◆ Given problem
Extract all data as written.
----
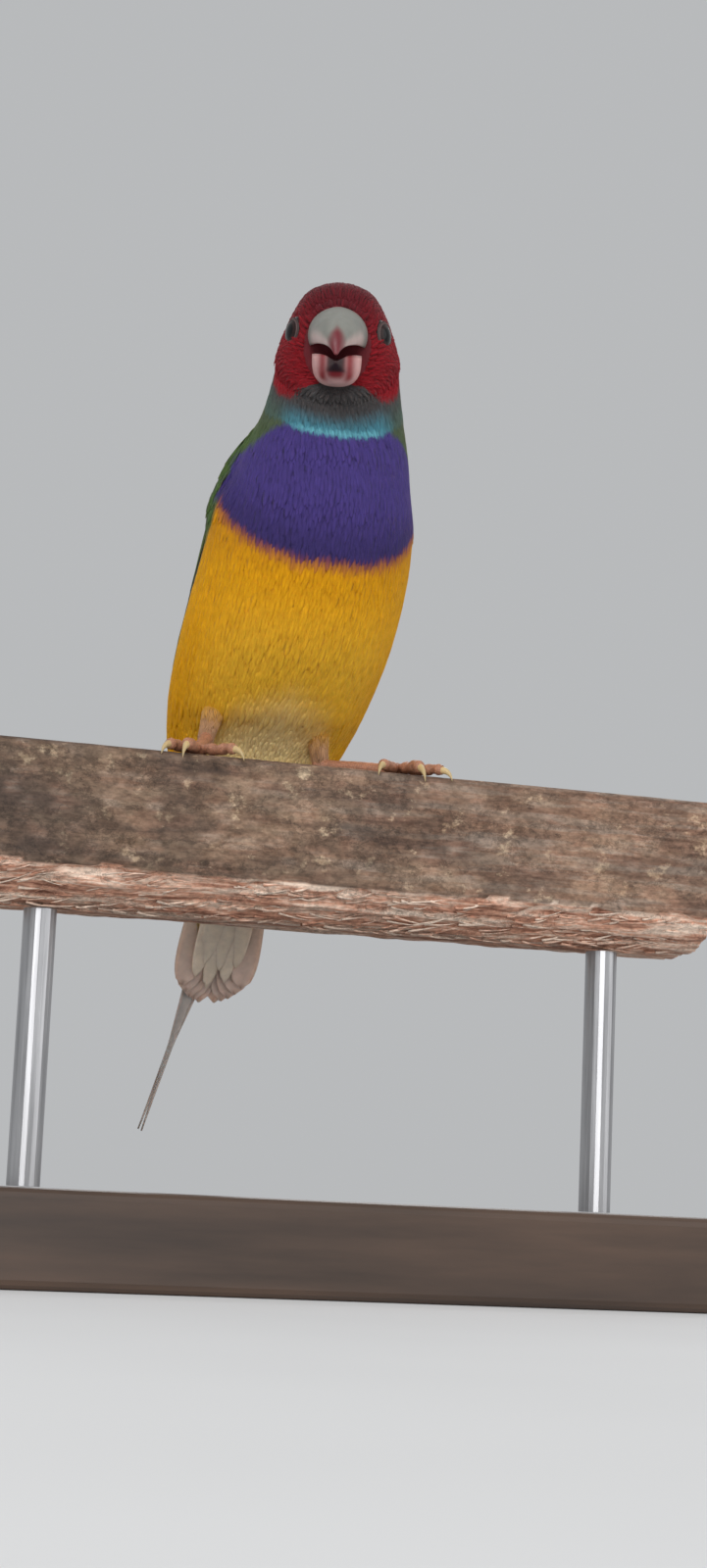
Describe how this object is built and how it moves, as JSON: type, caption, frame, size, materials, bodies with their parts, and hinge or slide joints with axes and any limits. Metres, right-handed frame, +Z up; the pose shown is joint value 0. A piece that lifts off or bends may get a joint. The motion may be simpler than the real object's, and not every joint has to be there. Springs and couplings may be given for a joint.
{
  "type": "perched gouldian finch figure",
  "caption": "Life-size still Gouldian finch gripping a cut length of batten, held up by two short rods on a flat base.",
  "frame": {"origin": "centre of the base's underside, on the floor", "axes": "+Z up, X along the perch, -Y the way the bird's body faces; the bird's left side is at +X"},
  "size_m": [0.112, 0.078, 0.1383],
  "materials": {
    "body_feathers": "matte",
    "mask_feathers": "matte",
    "wing_feathers": "matte",
    "tail_feathers": "matte",
    "bill_horn": "satin",
    "leg_skin": "satin",
    "claw_horn": "satin",
    "eye": "gloss",
    "perch_wood": "matte",
    "stand_wood": "satin",
    "stand_steel": "satin"
  },
  "bodies": {
    "root": {"bill_lower": "bill_horn", "bill_upper": "bill_horn", "claw_left_hind": "claw_horn", "claw_left_inner": "claw_horn", "claw_left_middle": "claw_horn", "claw_left_outer": "claw_horn", "claw_right_hind": "claw_horn", "claw_right_inner": "claw_horn", "claw_right_middle": "claw_horn", "claw_right_outer": "claw_horn", "eye_left": "eye", "eye_right": "eye", "foot_left": "leg_skin", "foot_right": "leg_skin", "head": "mask_feathers", "neck": "body_feathers", "perch": "perch_wood", "stand_base": "stand_wood", "stand_rod_left": "stand_steel", "stand_rod_right": "stand_steel", "tail": "tail_feathers", "tarsus_left": "leg_skin", "tarsus_right": "leg_skin", "thigh_left": "body_feathers", "thigh_right": "body_feathers", "torso": "body_feathers", "wing_left": "wing_feathers", "wing_right": "wing_feathers"}
  },
  "joints": []
}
----
◆ Written answer
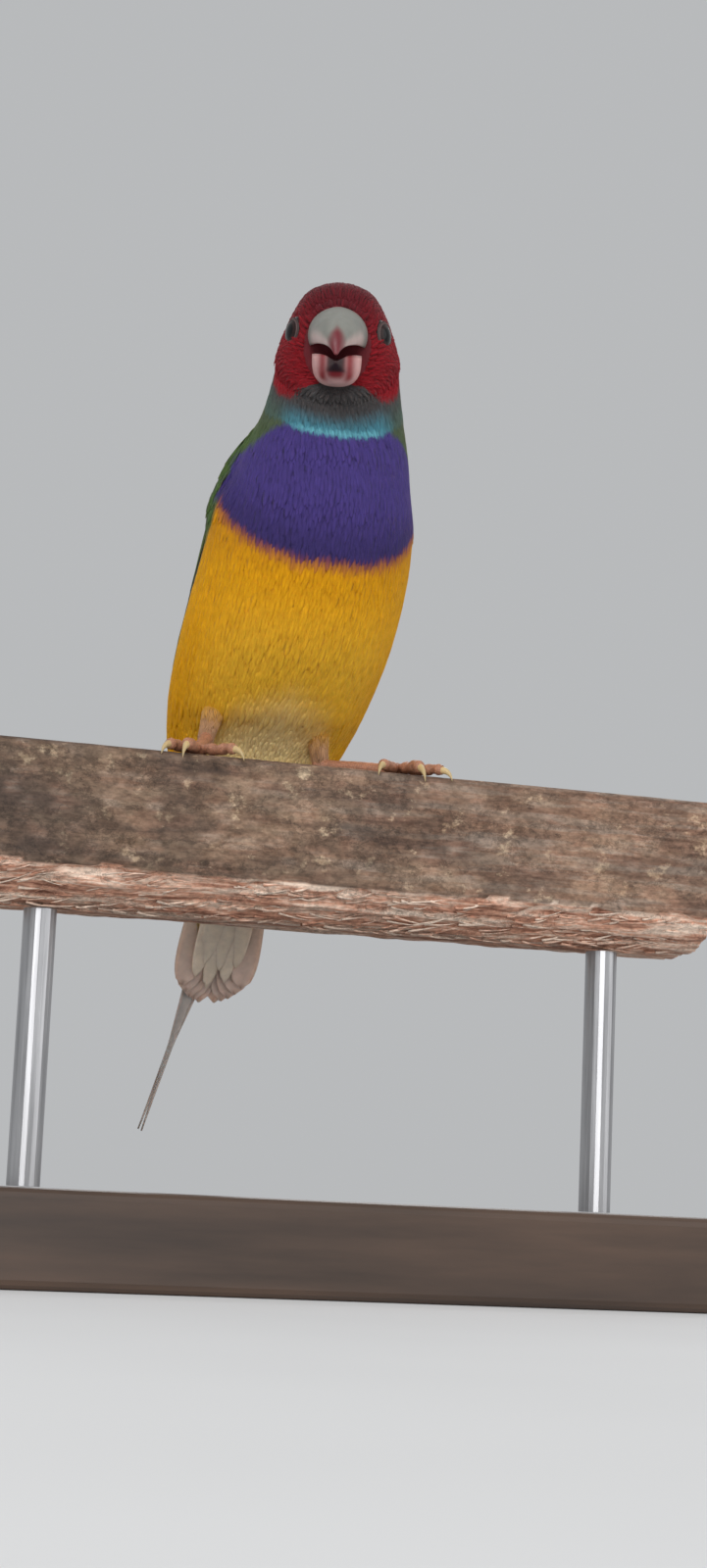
Describe how this object is built and how it moves, as JSON: type, caption, frame, size, materials, bodies with their parts, and hinge or slide joints with axes and any limits. Metres, right-handed frame, +Z up; the pose shown is joint value 0. A piece that lifts off or bends may get a joint. The motion may be simpler than the real object's, and not every joint has to be there. Springs and couplings may be given for a joint.
{
  "type": "perched gouldian finch figure",
  "caption": "Life-size still Gouldian finch gripping a cut length of batten, held up by two short rods on a flat base.",
  "frame": {"origin": "centre of the base's underside, on the floor", "axes": "+Z up, X along the perch, -Y the way the bird's body faces; the bird's left side is at +X"},
  "size_m": [0.112, 0.078, 0.1383],
  "materials": {
    "body_feathers": "matte",
    "mask_feathers": "matte",
    "wing_feathers": "matte",
    "tail_feathers": "matte",
    "bill_horn": "satin",
    "leg_skin": "satin",
    "claw_horn": "satin",
    "eye": "gloss",
    "perch_wood": "matte",
    "stand_wood": "satin",
    "stand_steel": "satin"
  },
  "bodies": {
    "root": {"bill_lower": "bill_horn", "bill_upper": "bill_horn", "claw_left_hind": "claw_horn", "claw_left_inner": "claw_horn", "claw_left_middle": "claw_horn", "claw_left_outer": "claw_horn", "claw_right_hind": "claw_horn", "claw_right_inner": "claw_horn", "claw_right_middle": "claw_horn", "claw_right_outer": "claw_horn", "eye_left": "eye", "eye_right": "eye", "foot_left": "leg_skin", "foot_right": "leg_skin", "head": "mask_feathers", "neck": "body_feathers", "perch": "perch_wood", "stand_base": "stand_wood", "stand_rod_left": "stand_steel", "stand_rod_right": "stand_steel", "tail": "tail_feathers", "tarsus_left": "leg_skin", "tarsus_right": "leg_skin", "thigh_left": "body_feathers", "thigh_right": "body_feathers", "torso": "body_feathers", "wing_left": "wing_feathers", "wing_right": "wing_feathers"}
  },
  "joints": []
}